Bible Translations and the Classroom: Do The Klingons Have a Word for ‘It’?

Robert Byrd, Belmont University

MBC 100

3:30 PM

Dr. Robert Byrd, School of Religion, who in preparation for his talk consulted, among other things, several (!) websites dedicated to translating the Bible into Klingon, will deliver a presentation on the subject of biblical translations, especially as they have a bearing on teaching the Bible in the classroom.

7:00 PM

Did Beowulf Really Say, “Hey, Dude!”? Translations, Truth, and Teaching

John Paine, Belmont University
Mercedes deGrado, Belmont University
Ronnie Littlejohn, Belmont University
Maggie Monteverde, Belmont University

MBC 200B

7:00 PM

Members of the School of Humanities Faculty will consider the problems and opportunities connected to the use of translation in the classroom, speaking to such issues as the writer as translator, the limitations placed on learning by the selectivity of translations, the challenge of translating philosophical texts, and the question of modernizing earlier forms of English.

Friday, November 5th
10:00 AM

Translation as an Act of Creation

Danielle Alexander, Belmont University

MBC 103

10:00 AM

Danielle Alexander, English Department, will read from her translation of two French short stories by Algerian writer Leila Sebbar.

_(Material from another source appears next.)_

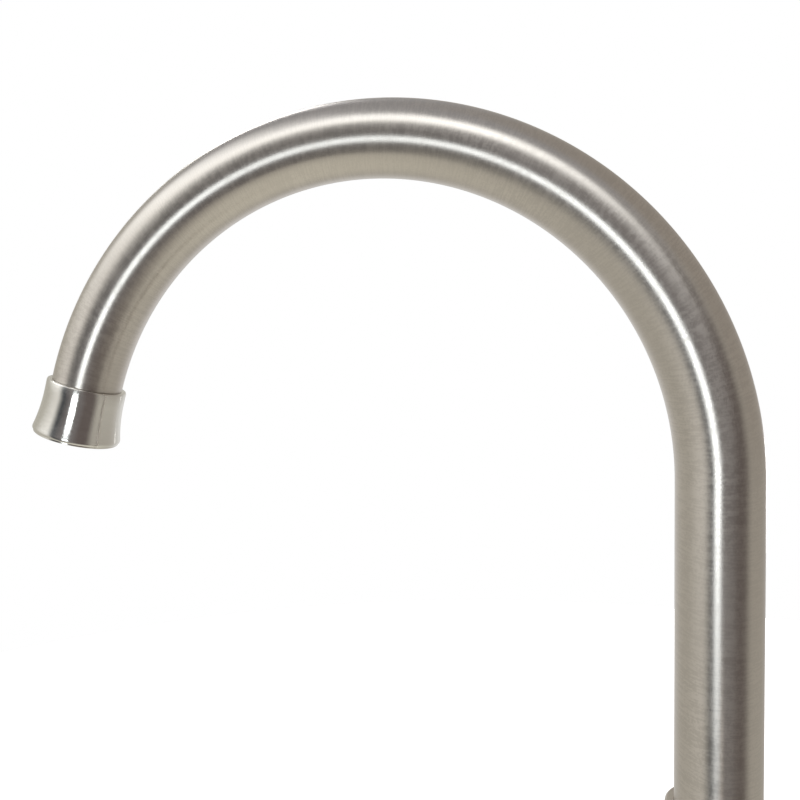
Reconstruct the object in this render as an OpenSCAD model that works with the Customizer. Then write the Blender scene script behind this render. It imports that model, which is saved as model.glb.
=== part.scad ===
// Gooseneck bar faucet: a single-hole mixer with a side lever and a swivelling bent-tube spout.
// Sizes are in millimetres. The origin is the centre of the base where it rests on the deck.
// +Z is up, the spout reaches towards -Y and the lever stands on the +X side.

/* [Spout tube] */
// Outside diameter of the bent tube
tube_d = 19; // [17:0.5:21]
// Wall thickness of the tube
tube_wall = 1.2; // [0.8:0.1:1.6]
// Radius of the bend at the centreline of the tube
bend_r = 84; // [60:1:110]
// Angle that the bend turns through, from the leg to the outlet
bend_angle = 163.5; // [150:0.5:178]
// Straight leg, from the foot of the collar to the start of the bend
leg_len = 90.5; // [60:0.5:160]

/* [Spout collar and hub] */
// Height of the flared collar at the foot of the leg
collar_h = 15; // [10:0.5:22]
// Amount that the collar flares out from its top to its foot, on the radius
collar_flare = 2.6; // [0.5:0.1:4]
// Diameter of the hub's journal inside the body
hub_d = 20; // [18:0.5:21]
// Length of the hub below its flange
hub_len = 26; // [24:0.5:30]
// Thickness of the hub's flange, which the tube stands on
hub_flange_t = 2.5; // [1.5:0.1:4]
// Length of the hub's plug, which is brazed into the tube
hub_plug_len = 10; // [6:0.5:14]
// Diameter of the water way through the hub
hub_bore = 12; // [8:0.5:13]
// Section of the two O-rings on the hub
o_ring_cord = 1.8; // [1.4:0.1:2.2]
// Thickness of the glide ring between the body and the spout
glide_t = 1.5; // [1:0.1:3]

/* [Aerator] */
// Length of the flared aerator ring
ring_h = 15.4; // [11:0.1:18]
// Amount that the ring stands out from the tube at its top, on the radius
ring_step = 1.3; // [0.8:0.1:2.5]
// Length of the ring's straight top, before it starts to flare
ring_land = 3.5; // [1:0.1:6]
// Amount that the ring flares out from its top to its outlet, on the radius
ring_flare = 1.2; // [0.2:0.05:3]
// Rounding of the ring's outlet edge
ring_edge = 1.2; // [0.3:0.1:1.4]
// Rings of holes in the flow straightener around its middle hole
jet_rings = 3; // [1:1:3]
// Diameter of each hole in the flow straightener
jet_d = 1.5; // [0.8:0.1:1.6]

/* [Body] */
// Height of the body above the deck
body_h = 96; // [90:1:130]
// Diameter of the body's straight waist
waist_d = 35; // [34:0.5:42]
// Diameter of the body's foot, where it stands on the base ring
foot_d = 41; // [40:0.5:46]
// Radius of the cove between the foot and the waist
foot_cove = 20; // [8:1:30]
// Height at which the body starts to narrow towards its neck
shoulder_z = 70; // [66:1:80]
// Radius of the round shoulder
shoulder_r = 30; // [15:1:60]

/* [Base and deck mounting] */
// Diameter of the base ring on the deck
base_d = 52; // [50:0.5:60]
// Height of the base ring
base_h = 8; // [6:0.5:12]
// Height of the upright lip around the base ring
base_lip = 2.4; // [1:0.1:4]
// Diameter of the threaded shank
shank_d = 30; // [29:0.5:32]
// Wall of the hollow shank
shank_wall = 2.5; // [1.5:0.1:3]
// Length of the shank below the deck surface
shank_drop = 46; // [40:1:80]
// Depth of the shank's thread inside the body
shank_grip = 10; // [6:0.5:14]
// Thickness of the deck that the faucet is shown clamped to
deck_t = 20; // [5:1:24]
// Thickness of the mounting nut
nut_t = 9; // [6:0.5:14]
// Width across the flats of the mounting nut
nut_af = 41; // [38:0.5:46]

/* [Water inlets] */
// Diameter of each threaded inlet hole, at the crest of its thread
inlet_d = 9; // [8:0.1:10]
// Depth of each threaded inlet hole
inlet_depth = 10; // [6:0.5:12]
// Distance from the middle of the body to each inlet
inlet_offset = 6.8; // [6.2:0.1:7.4]

/* [Cartridge] */
// Height of the cartridge's axis above the deck
boss_z = 46; // [44:0.5:48]
// Diameter of the side boss, and of the dome on its end
boss_d = 33; // [32:0.5:34]
// Distance from the body's axis to the floor of the cartridge pocket
pocket_x = 6.5; // [6:0.1:9]
// Diameter of the cartridge's housing
housing_d = 24.8; // [24:0.1:25.2]
// Angle that the lever lifts through, from shut to full flow
lift_angle = 22; // [16:1:24]
// Width of the square stem
stem_w = 7; // [6:0.1:7]

/* [Handle] */
// Length of the lever, from the stem's pivot to its tip
lever_len = 78; // [60:1:100]
// Diameter of the lever where it leaves the hub
lever_root_d = 7.4; // [6:0.1:9]
// Diameter of the lever at its tip
lever_tip_d = 9.4; // [6:0.1:12]
// Lean of the lever away from the body, measured at half lift
lever_lean = 23; // [15:1:30]
// Length of the hub from the pivot to its end
hub_end = 27.5; // [26:0.5:32]
// Diameter of the index button in the hub's end
index_d = 8; // [6:0.5:10]

/* [Hidden] */
$fn = 96;

fit_gap = 0.05;   // radial gap of a brazed, screwed or pressed joint
run_gap = 0.06;   // radial gap of a joint that turns
face_gap = 0.05;  // gap between two flat faces that slide on each other
over = 1;         // how far a cutting tool runs past the face that it cuts

// Spout tube
tube_r = tube_d / 2;
tube_bore_r = tube_r - tube_wall;
collar_z = body_h + glide_t;
tube_z = collar_z + hub_flange_t;
spring_z = collar_z + leg_len;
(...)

She will also discuss the different philosophies she considered in approaching the task of translation, especially the dual translation problem posed by the use of a “literary” language also associated with a nations colonial past.

3:30 PM

Capturing Experience: Storytelling as Translation

Cynthia Cox, Belmont University
Sandra Hutchins, Belmont University
Robbie Pinter, Belmont University
Andrea Stover, Belmont University

BSLC Room A/B

3:30 PM

Members of Belmont’s Writing Faculty will discuss various means by which writers “translate” experience in the process of composing fiction, memoir, and orally-transmitted stories.

5:00 PM

Reception for Dr. Eva Hoffman

Belmont University

Vince Gill Room

5:00 PM

Open Invitation

Sponsored by the Max Kade Foundation

7:00 PM

Between Worlds, Between Words: Some Thoughts on the Problems and Dimensions of Translation

Eva Hoffman

Belmont Heights Church

7:00 PM

Dr. Eva Hoffman, child of Holocaust survivors and an immigrant from Poland herself, will discuss the experience of emigration and the many kinds of translation and self-translation that requires; she will also consider issues of translating traumatic events of the past in terms of the language of the present, the subject of her most recent book, After Such Knowledge.

Saturday, November 6th
7:00 PM

Made in Translation: Being True to Master Kong

Roger Ames

Massey Boardroom

7:00 PM

Dr. Roger Ames, author of a new translation of the Tao te Ching, will consider the problem of rendering accurate translations of philosophical works, specifically whether it is more important to strive for literal renditions of the language or to refashion the text for the target audience.

Sunday, November 7th
3:00 PM

Making Better Translation Machines

Amittai Aviram

LCVA Auditorium

3:00 PM

Dr. Aviram, who after twenty years teaching is returning to school to study of problem of why we can’t make good translation machines, will offer examples of bad translations before engaging the problem of developing programs capable of context-dependent disambiguation.

4:30 PM

Lost in Translation: film and discussion

Howard Cochran, Belmont University

LCVA Auditorium

4:30 PM

Following a viewing of Bill Murray’s comedy about working overseas, Dr. Cochran, School of Business, will lead a discussion of the challenges and benefits of living and conduction business in a global environment.

Monday, November 8th
10:00 AM

What We Think They Said: Translating the Symposium

Belmont University

MBC 204

10:00 AM

Members of the planning committee bring our third Humanities Symposium to a close with insights gained on translation and other acts of cultural interpretation.